L'enquête progresse à grands pas après les attentats qui ont frappé l'Île-de-France vendredi 13 novembre. Mercredi, une opération antiterroriste à Saint-Denis a débouché sur la garde à vue de huit personnes. Jeudi, le parquet a confirmé la mort dans cet assaut d'Abdelhamid Abaaoud, djishadiste belge et potentiel chef opérationnel des attentats. Alors qu'à Bruxelles, des perquisitions ont débouché jeudi sur neuf interpellations, Europe 1 a interrogé jeudi Claude Moniquet, ancien membre de la DGSE, expert en terrorisme et président du centre d'étude spécialisé European Strategic Intelligence & Security Center (ESISC).

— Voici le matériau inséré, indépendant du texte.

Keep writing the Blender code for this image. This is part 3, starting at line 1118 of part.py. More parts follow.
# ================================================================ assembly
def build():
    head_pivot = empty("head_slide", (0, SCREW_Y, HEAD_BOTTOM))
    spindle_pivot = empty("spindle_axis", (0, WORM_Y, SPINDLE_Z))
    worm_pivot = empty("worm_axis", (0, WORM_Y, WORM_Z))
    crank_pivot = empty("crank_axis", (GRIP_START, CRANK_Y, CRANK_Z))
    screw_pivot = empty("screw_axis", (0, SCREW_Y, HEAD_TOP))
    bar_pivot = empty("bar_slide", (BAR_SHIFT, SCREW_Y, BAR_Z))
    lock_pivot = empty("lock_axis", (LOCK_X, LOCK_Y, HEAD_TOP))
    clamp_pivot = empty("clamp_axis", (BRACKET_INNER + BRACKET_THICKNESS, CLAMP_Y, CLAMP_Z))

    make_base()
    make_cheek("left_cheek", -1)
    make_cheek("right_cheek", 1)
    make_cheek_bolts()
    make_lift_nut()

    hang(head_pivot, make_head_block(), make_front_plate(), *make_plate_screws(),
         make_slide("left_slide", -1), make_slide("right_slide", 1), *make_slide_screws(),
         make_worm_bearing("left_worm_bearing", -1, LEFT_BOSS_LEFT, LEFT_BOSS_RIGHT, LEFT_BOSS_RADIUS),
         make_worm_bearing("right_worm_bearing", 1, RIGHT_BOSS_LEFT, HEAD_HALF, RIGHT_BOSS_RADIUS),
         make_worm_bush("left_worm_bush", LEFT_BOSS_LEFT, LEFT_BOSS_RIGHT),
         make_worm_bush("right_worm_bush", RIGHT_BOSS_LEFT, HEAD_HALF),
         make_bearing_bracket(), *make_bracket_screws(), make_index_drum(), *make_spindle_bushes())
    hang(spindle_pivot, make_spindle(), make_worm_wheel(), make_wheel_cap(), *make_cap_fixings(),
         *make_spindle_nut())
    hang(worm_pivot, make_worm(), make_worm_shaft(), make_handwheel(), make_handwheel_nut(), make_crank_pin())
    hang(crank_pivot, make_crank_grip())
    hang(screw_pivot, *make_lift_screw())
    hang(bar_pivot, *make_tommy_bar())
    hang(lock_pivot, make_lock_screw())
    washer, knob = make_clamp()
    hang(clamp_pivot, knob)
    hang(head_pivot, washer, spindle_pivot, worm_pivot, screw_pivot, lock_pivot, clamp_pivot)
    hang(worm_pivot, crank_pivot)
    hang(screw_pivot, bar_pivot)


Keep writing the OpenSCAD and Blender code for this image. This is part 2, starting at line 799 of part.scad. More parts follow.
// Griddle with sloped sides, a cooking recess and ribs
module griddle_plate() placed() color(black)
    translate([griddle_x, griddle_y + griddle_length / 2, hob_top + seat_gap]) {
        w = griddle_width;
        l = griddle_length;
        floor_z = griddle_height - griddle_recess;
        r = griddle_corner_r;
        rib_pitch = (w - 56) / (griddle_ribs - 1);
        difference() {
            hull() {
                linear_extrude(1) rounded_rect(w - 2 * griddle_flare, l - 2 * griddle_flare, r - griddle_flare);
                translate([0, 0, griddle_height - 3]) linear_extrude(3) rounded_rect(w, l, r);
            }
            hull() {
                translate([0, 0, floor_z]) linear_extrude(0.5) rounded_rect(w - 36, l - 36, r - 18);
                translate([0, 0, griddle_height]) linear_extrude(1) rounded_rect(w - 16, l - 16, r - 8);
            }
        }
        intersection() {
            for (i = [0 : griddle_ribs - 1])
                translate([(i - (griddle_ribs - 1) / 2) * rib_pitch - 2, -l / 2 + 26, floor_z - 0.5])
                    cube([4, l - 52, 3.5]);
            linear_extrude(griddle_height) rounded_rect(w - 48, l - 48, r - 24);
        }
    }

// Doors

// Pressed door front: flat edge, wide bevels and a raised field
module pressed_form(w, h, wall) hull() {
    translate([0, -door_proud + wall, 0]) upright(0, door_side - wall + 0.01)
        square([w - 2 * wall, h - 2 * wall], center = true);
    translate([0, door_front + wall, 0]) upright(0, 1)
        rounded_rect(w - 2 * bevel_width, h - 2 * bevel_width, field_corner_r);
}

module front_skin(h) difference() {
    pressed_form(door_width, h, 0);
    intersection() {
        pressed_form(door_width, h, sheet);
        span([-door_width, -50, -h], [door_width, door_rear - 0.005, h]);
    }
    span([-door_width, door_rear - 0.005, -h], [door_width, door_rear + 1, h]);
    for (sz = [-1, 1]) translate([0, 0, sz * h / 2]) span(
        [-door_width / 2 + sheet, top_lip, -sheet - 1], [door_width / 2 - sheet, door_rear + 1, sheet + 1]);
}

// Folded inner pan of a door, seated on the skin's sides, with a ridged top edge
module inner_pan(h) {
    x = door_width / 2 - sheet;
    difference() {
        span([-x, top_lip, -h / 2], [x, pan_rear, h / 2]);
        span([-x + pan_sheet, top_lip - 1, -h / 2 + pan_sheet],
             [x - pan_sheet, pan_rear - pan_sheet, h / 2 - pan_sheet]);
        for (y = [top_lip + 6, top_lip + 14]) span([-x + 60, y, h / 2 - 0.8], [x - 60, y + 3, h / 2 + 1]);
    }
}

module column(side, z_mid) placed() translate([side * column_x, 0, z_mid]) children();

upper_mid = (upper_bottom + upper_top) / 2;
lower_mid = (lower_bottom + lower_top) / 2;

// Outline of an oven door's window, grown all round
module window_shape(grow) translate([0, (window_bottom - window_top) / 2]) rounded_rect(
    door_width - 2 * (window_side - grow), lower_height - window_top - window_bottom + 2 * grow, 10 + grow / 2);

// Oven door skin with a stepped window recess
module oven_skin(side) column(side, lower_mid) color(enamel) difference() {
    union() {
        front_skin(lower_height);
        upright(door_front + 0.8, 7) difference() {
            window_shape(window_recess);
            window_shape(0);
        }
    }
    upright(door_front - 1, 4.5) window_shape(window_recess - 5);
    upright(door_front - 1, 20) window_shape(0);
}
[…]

Une mort qui "est une bonne nouvelle". La mort du chef opérationnel présumé des attentats de Paris et Saint-Denis est "une victoire incontestable de la police et du renseignement" et "une bonne nouvelle pour la France et l'humanité vu la personnalité sinistre" de ce djihadiste belge, estime Claude Moniquet. Mais "sur le moyen et long terme", cette mort "ne va pas changer grand chose", ajoute-t-il. Abaaoud "a été autorisé à venir en Europe mener une opération dont on savait très bien qu'il avait peu de chances de sortir vivant ou libre", explique l'ancien de la DGSE.
L'Etat islamique est composé de "gens intelligents", qui ont estimé qu'Abdelhamid Abaaoud "rapporterait plus mort que vivant", explique-t-il. Il va devenir ainsi "une icône", "un nouveau Saladin qui est entré dans la forteresse française", de quoi "recruter de nouveaux volontaires", estime Claude Moniquet.

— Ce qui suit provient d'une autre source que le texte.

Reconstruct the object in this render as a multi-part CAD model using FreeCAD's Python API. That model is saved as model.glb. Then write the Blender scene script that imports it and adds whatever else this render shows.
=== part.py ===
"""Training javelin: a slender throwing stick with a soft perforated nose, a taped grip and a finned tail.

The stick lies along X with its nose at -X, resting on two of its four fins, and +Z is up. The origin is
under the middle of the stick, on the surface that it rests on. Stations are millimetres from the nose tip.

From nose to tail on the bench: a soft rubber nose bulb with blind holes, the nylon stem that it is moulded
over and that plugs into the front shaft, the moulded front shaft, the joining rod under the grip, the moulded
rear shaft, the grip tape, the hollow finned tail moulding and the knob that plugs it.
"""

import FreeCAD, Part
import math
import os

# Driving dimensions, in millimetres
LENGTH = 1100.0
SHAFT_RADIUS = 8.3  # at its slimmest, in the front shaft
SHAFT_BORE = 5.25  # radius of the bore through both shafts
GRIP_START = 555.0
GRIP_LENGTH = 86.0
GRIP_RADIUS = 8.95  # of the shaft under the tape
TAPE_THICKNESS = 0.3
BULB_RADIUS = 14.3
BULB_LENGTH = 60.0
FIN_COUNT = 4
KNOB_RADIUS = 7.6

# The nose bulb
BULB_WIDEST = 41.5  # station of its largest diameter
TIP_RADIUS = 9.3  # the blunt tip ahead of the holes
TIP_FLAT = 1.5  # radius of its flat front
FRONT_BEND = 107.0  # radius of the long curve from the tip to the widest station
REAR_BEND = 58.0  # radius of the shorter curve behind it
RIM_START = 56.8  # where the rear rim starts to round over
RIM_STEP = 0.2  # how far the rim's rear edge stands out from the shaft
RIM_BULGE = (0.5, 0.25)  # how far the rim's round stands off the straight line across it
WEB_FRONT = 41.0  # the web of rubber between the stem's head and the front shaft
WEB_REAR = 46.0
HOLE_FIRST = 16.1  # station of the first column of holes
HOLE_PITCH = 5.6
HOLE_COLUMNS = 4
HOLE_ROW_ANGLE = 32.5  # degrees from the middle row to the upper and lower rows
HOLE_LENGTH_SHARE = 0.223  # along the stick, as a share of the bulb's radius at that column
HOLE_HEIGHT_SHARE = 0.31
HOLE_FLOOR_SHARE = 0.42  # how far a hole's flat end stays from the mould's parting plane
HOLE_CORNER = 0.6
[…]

"Des erreurs certainement". Au sujet d'Abdelhamid Abaaoud existent de nombreuses interrogations sur ses aller-retours entre l'Europe et la Syrie, où il est parti combattre en janvier 2014. "Il y a eu des erreurs certainement", avance Claude Moniquet. Mais l'expert précise qu'elles ne viennent pas forcément uniquement du côté belge. "Il y a sans doute eu quelques erreurs en France". "Un des terroristes de vendredi soir (Samy Amimour, ndlr) était sous le coup d'un contrôle judiciaire et il a pu gagner la Syrie depuis la France, c'est plutôt une erreur française", rappelle-t-il. Mais l'ancien de la DGSE tempère : "il y a beaucoup de brouillard, beaucoup de rumeurs". Il faut "tout mettre à plat pour voir exactement ce qu'il s'est passé et pour essayer de corriger les erreurs et les dysfonctionnements", explique-t-il.
Des aller-retours Europe-Syrie "choquants". Un ressortissant belge qui part en Syrie en 2014, s'installe à Raqqa, fief de l'Etat islamique, et qui revient en Europe, "c'est choquant", concède Claude Moniquet. Mais il explique que "sur un continent comme l'Europe", il y a "des dizaines de milliers de personnes qui sont des criminels, terroristes ou de droits communs, recherchés par la police". Or, "ils vivent clandestinement, parfois pendant des années, s'ils sont intelligents et bien organisés". Pour le passage des frontières, Claude Moniquet explique, par exemple, qu'il est possible d'utiliser des papiers d'identité dont la photographie ressemble "le plus possible à la personne qu'on veut faire transiter". Cette dernière va alors "modifier son physique". "C'est à peu près indétectable", estime l'ancien de la DGSE.
"Assécher le marécage". "L'état d'urgence va changer quelque chose", souligne cependant Claude Moniquet. Depuis samedi dernier, plusieurs centaines de perquisitions ont eu lieu partout en France et des assignations à résidence ont été décidées. "La police est en train d'assécher le marécage sur lequel repose le recrutement de l'Etat islamique" en mettant "sous surveillance ou hors d'état de nuire les personnes dangereuses ou suspectes", rappelle l'expert en terrorisme.